After 5 days of spending a soul-crushing 2+ hours spent in crowded trains,
traffic, smelly subways, etc. the last place you wanna be on the weekend is
the city.

------
keiferski
I've visited NYC dozens of times, but never actually "lived there". My
recommendation is to optimize one of two things:

1\. Minimizing cost

2\. Maximizing proximity

In other words, either pick somewhere that's cheaper, or pick somewhere that's
ideal for work/social life/etc. For option 1, living in New Jersey isn't a
terrible idea. The commute isn't any longer than outer boroughs of the city
(15 mins from Hoboken NJ vs. 45mins from Park Slope). To be fair, Park Slope
and other outer-borough neighborhoods might be more interesting to live in
than NJ, but to each his own. For option 2, live in lower Manhattan. It'll be
expensive, it'll be cramped, but you'll be within walking distance to
basically everything you could ever want.

Personally, I hate commuting. I'd rather live in a 2nd tier city and commute 5
minutes to work than live in NYC and commute for an hour.

------
richsin
Living in NYC is an amazing experience. If you are relocating, I recommend
staying in the city first, before moving into Brooklyn, Astoria or NJ for
example. Williamsburg is hot right now, but don't expect to pay less to live
in the good parts. I have seen others cut corners and live outside of the
popular pockets and it's the equivalent of me moving to the Sunset - close but
no cigar.

Commute: Within Manhattan your travel will be 5-25 minutes depending on how
far you're going. Cabs are cheap when your in a hurry. If you enjoy walking,
even better. Bicycles are taking over NYC, it's been an amazing transformation
as of recent and if you enjoy riding, thats a bonus.

Work: I do freelance development and there is alot of business in the city,
ALOT. I get calls every week for developer roles. Another great part of being
in the city is the diversity across all boards. You will meet people from all
over the world, working in so many different industries...it will give you an
amazing perspective.

Rent: Expect to pay at least $1800 for a small studio or a room share in a
nice 2 bedroom apartment. You can definitely find cheaper places in the city,
but where you live in the city defines you and your lifestyle to an extent.

Areas to consider: (without knowing much about you)

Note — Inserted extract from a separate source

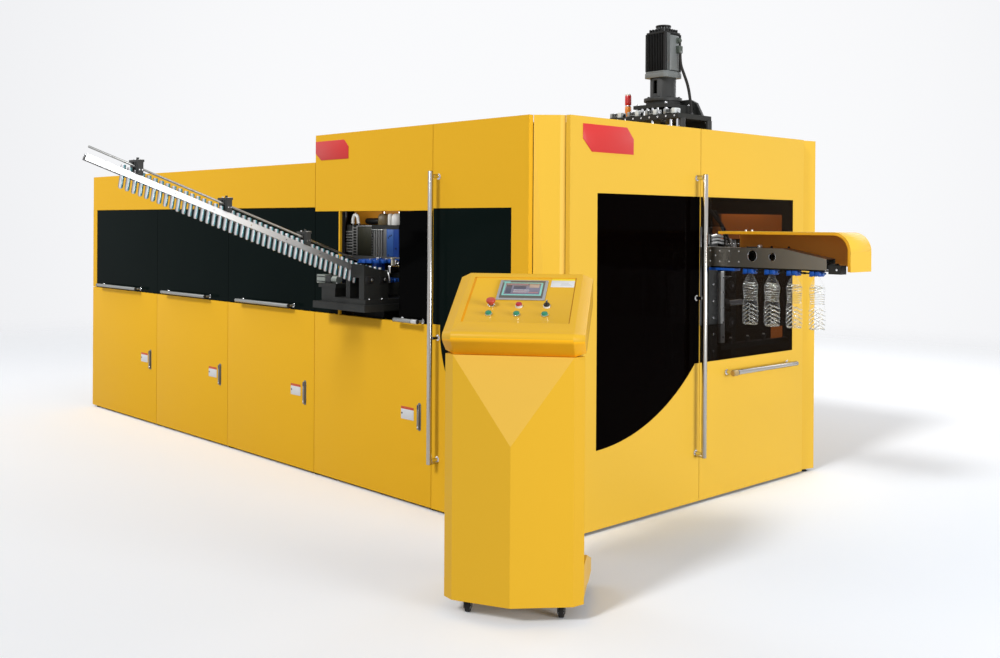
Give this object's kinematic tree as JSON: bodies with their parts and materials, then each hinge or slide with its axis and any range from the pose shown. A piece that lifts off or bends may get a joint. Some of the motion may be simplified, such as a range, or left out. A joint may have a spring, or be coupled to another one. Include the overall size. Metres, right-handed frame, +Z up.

East Village, West Village, Lower East Side, Chelsea, Hell's Kitchen, Union
Square, Murray Hill, Upper West Side, Upper East Side, Midtown (East and
West). Great food, convenient, always busy.

Meeting people:

There are many meetups and networking events, but your work will be your
gateway to expanding your circle. If your single, NYC is a huge dating market.
Get some good pics, throw it up on Tinder, Match, Howaboutwe and have fun.
Also there are great places like 3rd Ward in Williamsburg which is just a few
stops away on the L Train and they have an amazing creative community. Going
back to my emphasis of staying in the city, it's 100X easier to meet people
while living there than commuting into it.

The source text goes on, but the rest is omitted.